I seem to recall in 2ed days there was a module called Ship of Horrors or somesuch that involved the PCs going to Ravenloft. The passage happened at night and at sea. Banks of fog, a kraken and a ghost ship all make an appearance as well. All in all was a pretty fun mod as I recall.

Bottom line though is that Ravenloft and/or Barovia are wherever you want them. Its your world (even if using a published setting) so do with it as you like.
 

If you're going to start with KotS, here's what I'm planning on doing when the current campaign wraps up and we do a Ravenloft one. It borrows a little bit from Ravenloft the campaign setting while keeping you in Ravenloft the adventure.

Run KotS, but instead of Winterhaven, rename the town Lamordia. (Yeah, I know, that's a domain, not a city, but if we're doing an I6-inspired Ravenloft, there is no domain of Lamordia, is there?) Instead of the village being attacked by goblins, they're being attacked by goblyns. Rename Irontooth to some nice, fitting human name and make him a human with a magic cauldron that turns people into goblyns when they're put inside the cauldron. For that encounter, you can have the human mastermind panic and immerse himself in the cauldron as a last-resort to stop the PCs, at which point he comes out as Irontooth.

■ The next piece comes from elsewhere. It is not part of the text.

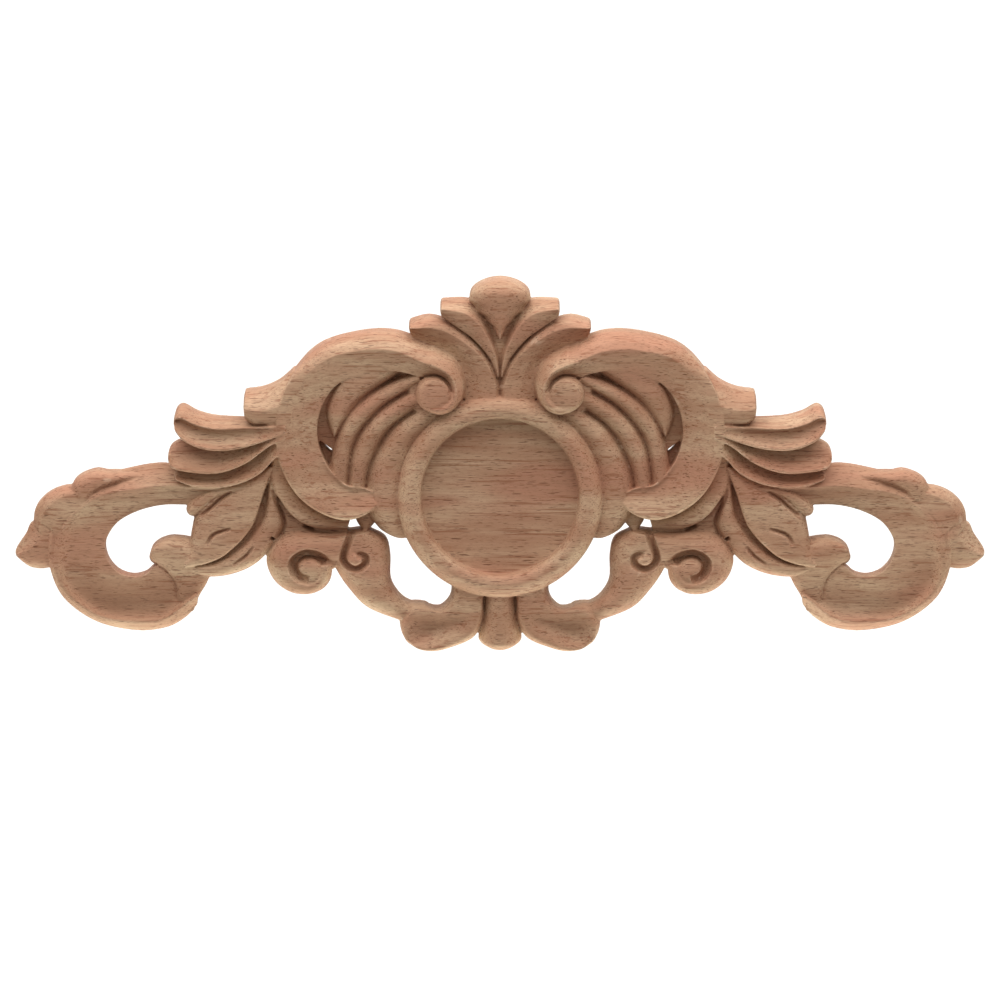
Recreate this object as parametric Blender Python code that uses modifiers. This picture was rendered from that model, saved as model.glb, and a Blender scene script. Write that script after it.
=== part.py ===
"""Carved wooden corner applique, a relief ornament with a round medallion and leafy scrolls.

The ornament is symmetric about X = 0. Every carved element is a closed block that stands on the
flat back (Y = 0) and is sculpted on its front, which faces -Y. The blocks on +X are mirrored, and
all of them are joined into one body. Lengths below are millimetres, and MM turns them into metres.
"""
import math

import bmesh
import bpy
from mathutils import Vector

MM = 0.001
WELD = 0.00002

# Medallion
RING_OUTER = 31.7
RING_INNER = 24.7
RING_CREST = 15.0
FLOOR_HEIGHT = 10.0
RING_STEPS = 56

# Scroll eyes: centre across, centre up, radius
GREAT_EYE = (20.1, 32.3, 5.0)
LOWER_EYE = (58.9, -23.9, 5.4)
SMALL_EYE = (44.6, -20.0, 2.7)
EYE_STEPS = 14
EYE_FOOT = 0.9

# Thickness of the board at its main levels
SCROLL_TOP = 17.5
CREST_TOP = 15.0
RIB_TOP = 12.5
RIB_VALLEY = 8.8
PLUME_TOPS = (13.5, 12.0, 10.5)
LEAF_TOP = 10.0
VOLUTE_TOP = 9.5
FOOT_TOP = 12.0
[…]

Now, as for the keep, it is the ancestral keep of Victor Mordenheim. Refluff the monsters in the top of the keep into things like broken ones, crawling claws, golems, that kind of stuff. One of the rooms should have Mordenheim's wife on life support in it. When the PCs get to the Sir Keegan encounter, refluff the skeletons into flesh golem-like clones of Mordenheim's wife. (The DM knows these are Mordenheim's failed experiments to "grow" a new body for his wife.) Then replace Sir Keegen with Mordenheim himself. Have him claim the body-snatching/attacks on the village are the result of Adam and the creature has locked him away here. He'll go with the party but stay out of harm's way in combat.

Now, instead of fighting Kalarel directly, when you enter the final room, Adam can make some kind of a cryptic exclamation about the party being fools for letting him out and go off on them. When they drive him off, Mordenheim thanks them... only to try an open a gate into the Shadowfell to gain the power necessary to capture a divine spark needed to bring an alternate body for his dying wife to life. (So yeah, Mordenheim replaces Keegan AND Kalarel.)

Since the group will pick up on the Frankenstein allusion pretty quickly, I think they'll take to Victor and believe his side of events. For my purposes I'm using the Adam story as he tells it ("Honest, it was all just an accident"). So the PCs will have that delicious moment of realization that Frankenstein's monster isn't the Creature... it's Mordenheim!

*wrings hands and cackles madly*

My plans are basically to just make the entirety of the Nentir Vale Barovia. It's as "safe" as it is because when Nerath was falling, the Vale was protected and secured by the military might of Strahd. Only now the place is falling to pieces because Strahd cares for little but his own plots. And because Strahd is such a bad fellow, it's become a haven for all sorts of undesirable forces because darkness calls out to darkness.